With the end of World War One in sight, the leaders of all the major world powers prepared for the first major peace conference; a forum to discuss ways to build lasting peace. President Wilson had prepared what he thought would become the foundation for a lasting reign of world peace. He called this plan his Fourteen Points, and believed them to be foolproof. Others however, were more skeptical. “God gave us Ten Commandments and we broke them. Wilson gave us his fourteen points, and we shall see.” (Georges Clemenceau, the representative of France in the Paris Peace Conference.) In fact, many of these fourteen points were not ever put into action. Wilson conceded many in order to push through what in his eyes was the world’s best hope for peace: the fourteenth point, or the League of Nations. The League of Nations was an association of nations created to promote international cooperation and peace. It was meant to be an international discussion forum designed to address diplomatic crises like the ones that had started the war. At the time, the League of Nations was the best option for preventing war and setting the foundation for lasting world peace. It was imperative that the US join the League upon its creation in 1920.

            The whole underlying idea supporting the creation of the League of Nations was that countries should convene and solve major issues through discussion rather than warfare.             Its purpose was to strengthen international relations and improve cooperation among foreign powers, ultimately creating an atmosphere fostering world peace. This system would help prevent wars before they started without any lives lost or money wasted. Had there been such a system in place before the start of WWI, It would have greatly helped in preventing conflict, and war.

            Before the onset of WWI, many different countries were fighting over the Balkland Peninsula. Russia wanted access to the Mediterranean sea, Germany wanted access for a proposed railroad, while Austria Hungary had taken control of Bosnia in 1878 accusing Serbia of subverting its rule over the Bosnians. Finally, with the assassination of the heir to the Austria-Hungarian throne,  by a radical group of Serbian Nationalists,   the ‘Powder Keg’ of Europe exploded sparking the start of WWI. (Elson, 1976)  At that time, the League of Nations would have provided the European powers a place to discuss their claims over Serbia, and come to a peaceful decision. This world wide symposium could very well have been a key factor in he prevention of this war.

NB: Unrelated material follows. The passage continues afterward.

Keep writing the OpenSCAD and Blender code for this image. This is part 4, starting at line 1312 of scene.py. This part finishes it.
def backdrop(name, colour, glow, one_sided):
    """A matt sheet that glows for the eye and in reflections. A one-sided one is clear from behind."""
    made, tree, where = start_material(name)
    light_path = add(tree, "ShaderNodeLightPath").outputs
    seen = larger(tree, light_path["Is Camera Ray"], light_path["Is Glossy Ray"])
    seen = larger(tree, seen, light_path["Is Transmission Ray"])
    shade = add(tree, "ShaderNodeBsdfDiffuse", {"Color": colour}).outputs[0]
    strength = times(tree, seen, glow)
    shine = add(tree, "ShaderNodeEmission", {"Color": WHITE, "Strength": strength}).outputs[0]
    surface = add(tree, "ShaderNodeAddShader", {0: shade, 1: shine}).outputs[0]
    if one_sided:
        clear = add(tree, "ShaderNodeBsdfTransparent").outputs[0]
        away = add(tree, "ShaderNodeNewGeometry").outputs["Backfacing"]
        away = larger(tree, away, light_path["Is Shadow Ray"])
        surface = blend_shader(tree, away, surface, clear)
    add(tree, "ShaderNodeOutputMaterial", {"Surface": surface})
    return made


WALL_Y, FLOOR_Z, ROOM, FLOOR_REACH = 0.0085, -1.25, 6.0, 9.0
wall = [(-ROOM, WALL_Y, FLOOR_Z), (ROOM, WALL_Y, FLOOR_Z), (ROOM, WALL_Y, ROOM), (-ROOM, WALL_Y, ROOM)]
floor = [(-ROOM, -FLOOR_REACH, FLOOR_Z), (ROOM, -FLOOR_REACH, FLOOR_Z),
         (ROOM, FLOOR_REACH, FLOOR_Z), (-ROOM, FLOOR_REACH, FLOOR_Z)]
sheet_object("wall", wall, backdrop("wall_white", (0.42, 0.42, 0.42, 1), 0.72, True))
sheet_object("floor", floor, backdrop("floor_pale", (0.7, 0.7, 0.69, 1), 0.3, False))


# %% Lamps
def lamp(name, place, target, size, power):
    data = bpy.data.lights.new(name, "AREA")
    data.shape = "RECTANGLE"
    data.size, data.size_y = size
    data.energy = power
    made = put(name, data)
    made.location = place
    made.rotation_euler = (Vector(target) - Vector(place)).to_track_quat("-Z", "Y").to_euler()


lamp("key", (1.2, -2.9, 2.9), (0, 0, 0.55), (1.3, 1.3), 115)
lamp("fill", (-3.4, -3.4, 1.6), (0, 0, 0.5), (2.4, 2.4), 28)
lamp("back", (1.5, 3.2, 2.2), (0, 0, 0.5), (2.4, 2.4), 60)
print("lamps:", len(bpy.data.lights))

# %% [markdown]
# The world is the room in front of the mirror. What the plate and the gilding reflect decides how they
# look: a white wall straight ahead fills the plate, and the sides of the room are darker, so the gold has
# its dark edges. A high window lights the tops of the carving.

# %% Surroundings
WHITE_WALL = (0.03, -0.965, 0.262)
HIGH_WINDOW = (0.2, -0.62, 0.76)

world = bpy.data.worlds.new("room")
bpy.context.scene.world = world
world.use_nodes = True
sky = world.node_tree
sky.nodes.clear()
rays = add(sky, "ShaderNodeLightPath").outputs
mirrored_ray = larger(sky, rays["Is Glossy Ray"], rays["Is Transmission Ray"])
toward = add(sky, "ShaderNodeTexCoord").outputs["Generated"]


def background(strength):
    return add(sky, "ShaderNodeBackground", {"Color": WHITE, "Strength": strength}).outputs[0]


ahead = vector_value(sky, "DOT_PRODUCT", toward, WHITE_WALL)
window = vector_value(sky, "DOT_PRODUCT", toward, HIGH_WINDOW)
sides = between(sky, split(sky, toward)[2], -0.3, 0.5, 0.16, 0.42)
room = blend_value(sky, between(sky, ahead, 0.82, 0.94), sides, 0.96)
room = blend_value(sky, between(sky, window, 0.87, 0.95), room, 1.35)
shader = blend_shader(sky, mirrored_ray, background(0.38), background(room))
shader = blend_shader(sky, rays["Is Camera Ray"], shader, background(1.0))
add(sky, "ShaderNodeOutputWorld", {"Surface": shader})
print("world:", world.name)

            The creation of a League of Nations would not only have promoted peace, but strengthened collective security so much so that were any of the nations in the League threatened, the entire League would have been ready to respond. Although this “joint military and economic action against aggression” was a voluntary action, it remained one of the key objections to the League voiced by the US Congress. But had the US joined the league in 1920, this joint action could have greatly diminished the devastating effect of WWII. (Trueman) By the time every major world power was actually involved in the war, too many lives had been lost. Instead of joining the League of nations, the US signed a separate treaty with Germany in 1921, which as history shows, had no real lasting effect.

            One of the main objections that congress had to the idea of the League of Nations was the fact that it threatened the US foreign policy of isolationism. They believed that the League would threaten sovereignty and pull the US into foreign wars. US senators Henry Cabot Lodge and William Borah were two of the most adamant opposers of the league. Borah was adamant that by becoming a part of the League, our foreign policy would be destroyed.  Henry Cabot Lodge however, took issue with the joint military and economic action against aggression. He wanted the congressional right to declare war at any time included in the treaty. This joint action against aggression was in fact voluntary.

            However, the major concern, and fear of the US government, was that the League of Nations would nullify the Monroe doctrine, or the policy of US opposition to any European interference in the affairs of the Western Hemisphere (1823). They thought that it would limit “the right of our people to govern themselves free from all restraint, legal or moral, of foreign powers,. Wilson assures congress that the League would hold no such power of restraint, and argued that the League was “not a straightjacket, but a vehicle of life.”. However, congress remained unmoved, and despite Wilson's best efforts, failed to ratify the League of Nations.

            The League of Nations was the world’s best option for forging the foundation of a lasting peace. Unfortunately, the US Congress did not see it as such, but rather as a threat to our nations policies. They even took it as far as stating that the League would repeal the Declaration of Independence. Had the US joined the League of nations, they, along with the rest of the major world powers, could have prevented war, and created a both peaceful and cooperative society. Instead, the US created (in the words of Wilson) “A punitive peace that left a sting, a resentment, a bitter memory upon which the terms of peace would not rest, not permanently, but as upon quicksand.”